Na saída da sala de cinema, representantes da imprensa revelavam que a experiência não havia sido desagradável, nem excessivamente longa — a duração se preenchia muito bem. Entretanto, era difícil dizer do que The Light tratava, ao certo, ou o que Tykwer teria a dizer a respeito de suas dezenas de temas simultâneas. Ao final, é mais fácil nos atentar à chuva ininterrupta da narrativa; às cenas do terço final, mergulhando de vez na fantasia; e ao apartamento claustrofóbico, escuro e soterrado de cartazes, onde vivem os familiares. Lembramos em especial dos tiques, das extravagâncias, das bizarrices no movimento de câmera, na montagem, na trilha sonora.
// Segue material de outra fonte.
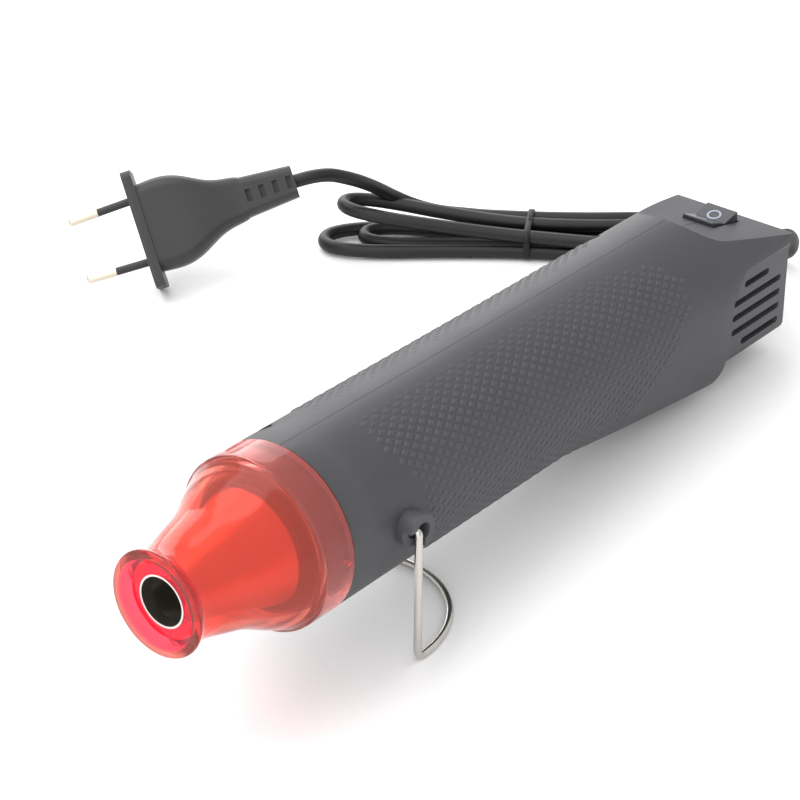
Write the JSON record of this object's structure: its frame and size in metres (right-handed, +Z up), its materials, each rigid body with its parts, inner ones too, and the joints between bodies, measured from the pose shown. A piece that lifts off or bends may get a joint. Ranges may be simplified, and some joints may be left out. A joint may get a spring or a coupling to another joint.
{
  "type": "embossing heat tool",
  "caption": "Cylindrical hot air embossing tool with a flared red nozzle guard, textured grip, folding wire stand, rear rocker switch and a mains cord with plug.",
  "frame": {"origin": "centre of the tool's bounding box in plan, on the surface that it stands on, without the free cord and the plug", "axes": "+X from the nozzle to the tail, +Y to the right side of the tool as held with its nozzle pointing away and its switch up, +Z up; the handle slopes down to the tail by 3.9 degrees"},
  "size_m": [0.2761, 0.1976, 0.0615],
  "materials": {
    "housing": "satin charcoal plastic with a fine grain",
    "guard": "translucent red plastic, satin inside",
    "screw_steel": "plated steel",
    "nozzle_steel": "bare stainless steel, warm tint",
    "dark_plastic": "black moulded plastic",
    "mica": "pale mica sheet",
    "coil_wire": "resistance wire",
    "aluminium": "drawn aluminium can",
    "magnet": "sintered and stacked iron",
    "brass": "bright brass",
    "board": "brown circuit board",
    "capacitor": "blue lacquer",
    "wire_sleeve": "glass braid sleeve",
    "rocker": "black switch plastic",
    "cord_pvc": "dark grey flexible vinyl",
    "stand_wire": "bright nickel plate",
    "tie": "dark plastic tie",
    "plug": "moulded dark grey vinyl",
    "pin_metal": "nickel plated brass"
  },
  "bodies": {
    "tool": {"housing_left": "housing", "housing_right": "housing", "housing_screws": "screw_steel", "nozzle_guard": "guard", "guard_pins": "screw_steel", "nozzle_cone": "nozzle_steel", "nose_ring": "dark_plastic", "element_tube": "nozzle_steel", "mica_sleeve": "mica", "mica_cross": "mica", "heating_coil": "coil_wire", "thermal_cutoff": "aluminium", "tube_ring": "dark_plastic", "fan_duct": "dark_plastic", "motor_mount": "dark_plastic", "motor_can": "screw_steel", "motor_magnets": "magnet", "motor_bushes": "brass", "motor_end_cap": "dark_plastic", "motor_terminals": "brass", "rectifier_board": "board", "rectifier_diodes": "dark_plastic", "filter_capacitor": "capacitor", "heater_leads": "wire_sleeve", "mains_wires": "wire_sleeve", "switch_body": "dark_plastic", "switch_terminals": "brass", "strain_relief": "cord_pvc", "inner_cord": "cord_pvc", "cord_clamp": "dark_plastic", "clamp_screws": "screw_steel", "cord_lead": "cord_pvc", "cord_hank": "cord_pvc", "cord_tie": "tie", "cord_plug_lead": "cord_pvc", "plug_body": "plug", "plug_pins": "pin_metal", "pin_sleeves": "plug"},
    "stand": {"wire_stand": "stand_wire"},
    "rocker": {"switch_rocker": "rocker"},
    "rotor": {"fan_impeller": "dark_plastic", "motor_shaft": "screw_steel", "motor_armature": "magnet"}
  },
  "joints": [
    {"name": "stand_fold", "type": "hinge", "parent": "tool", "child": "stand", "pos_m": [-0.06567, 0, 0.03712], "axis": [0, 1, 0], "range_deg": [0, 90]},
    {"name": "switch_rock", "type": "hinge", "parent": "tool", "child": "rocker", "pos_m": [0.09218, 0, 0.0356], "axis": [0, 1, 0], "range_deg": [0, 16]},
    {"name": "rotor_spin", "type": "hinge", "parent": "tool", "child": "rotor", "pos_m": [0.00027, 0, 0.03262], "axis": [0.9977, 0, -0.0682], "continuous": true}
  ]
}
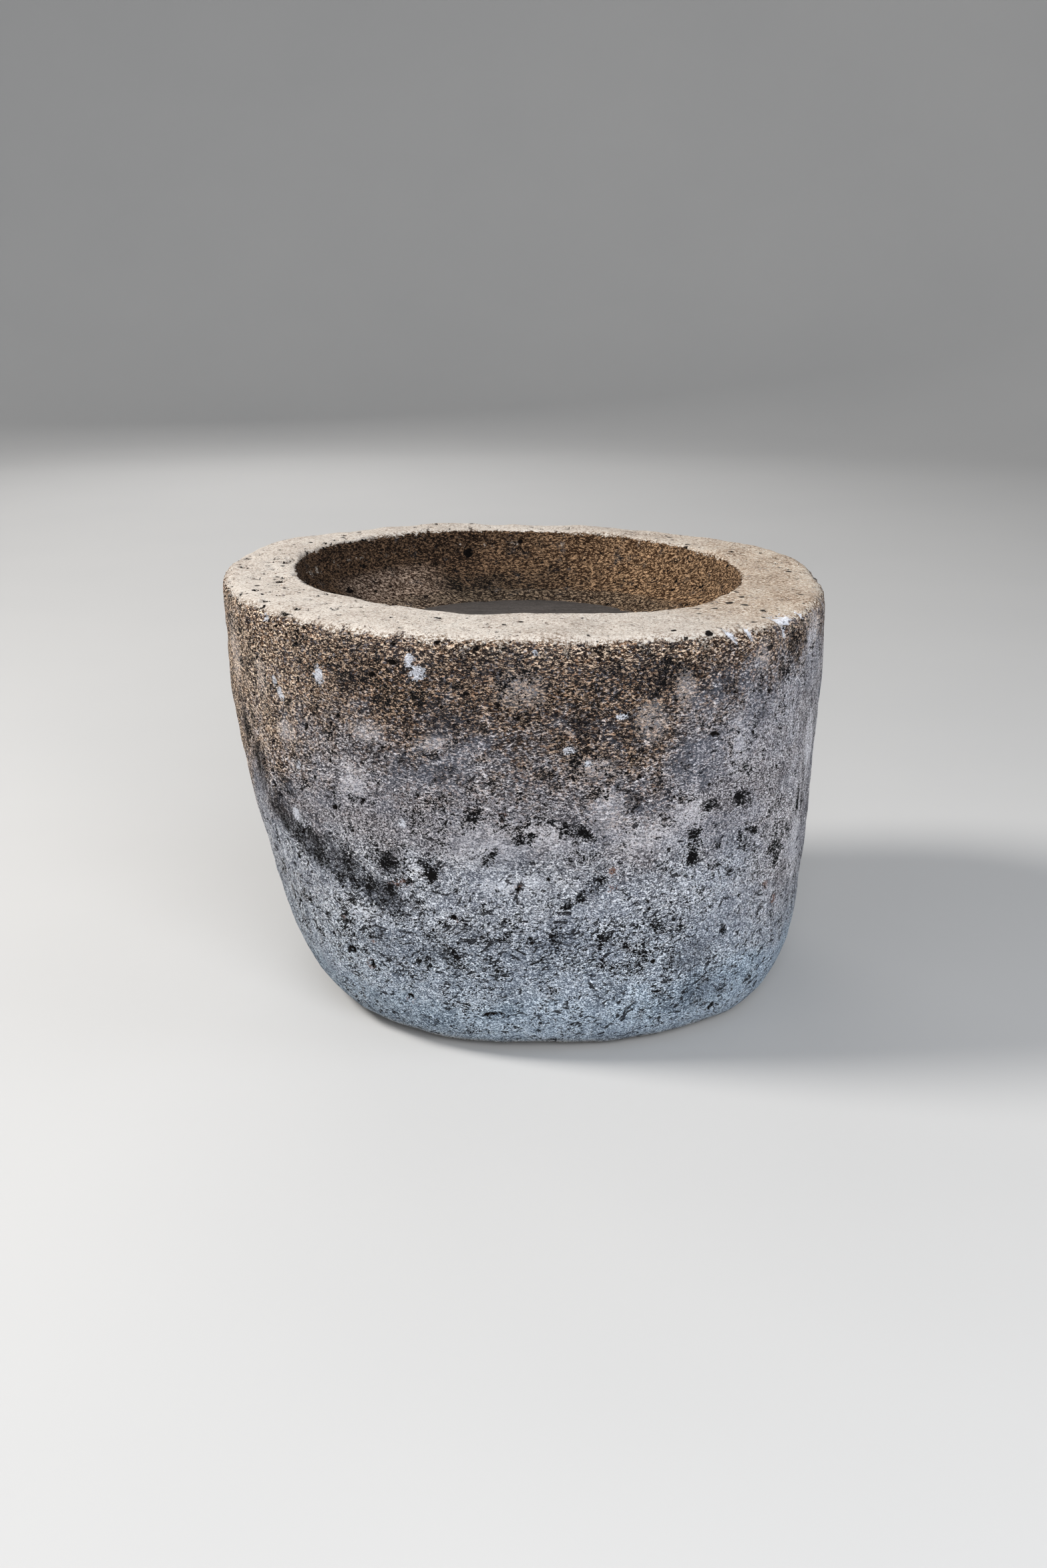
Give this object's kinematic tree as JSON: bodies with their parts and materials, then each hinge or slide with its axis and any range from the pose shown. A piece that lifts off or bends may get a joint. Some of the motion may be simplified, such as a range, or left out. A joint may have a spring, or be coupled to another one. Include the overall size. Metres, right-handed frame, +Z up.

Já as questões ambientais, ou a respeito de aborto, divórcio, guarda dos filhos, hipocrisia dos setores progressistas, orientação sexual, identidade de gênero, crise matrimonial e problemas sexuais, são deixados em segundo plano. Recebem o mesmo tratamento do cadáver que se decompõe (literalmente) no chão da cozinha, porque os familiares estão preocupados demais com os próprios problemas para enxergar os outros. Estas e outras metáforas evidentes (a ampulheta com água) comprovam a vocação de Tykwer enquanto grande estilista de imagens, embora seja um contador de histórias de alcance questionável, e um pensador contemporâneo ainda menos eficaz.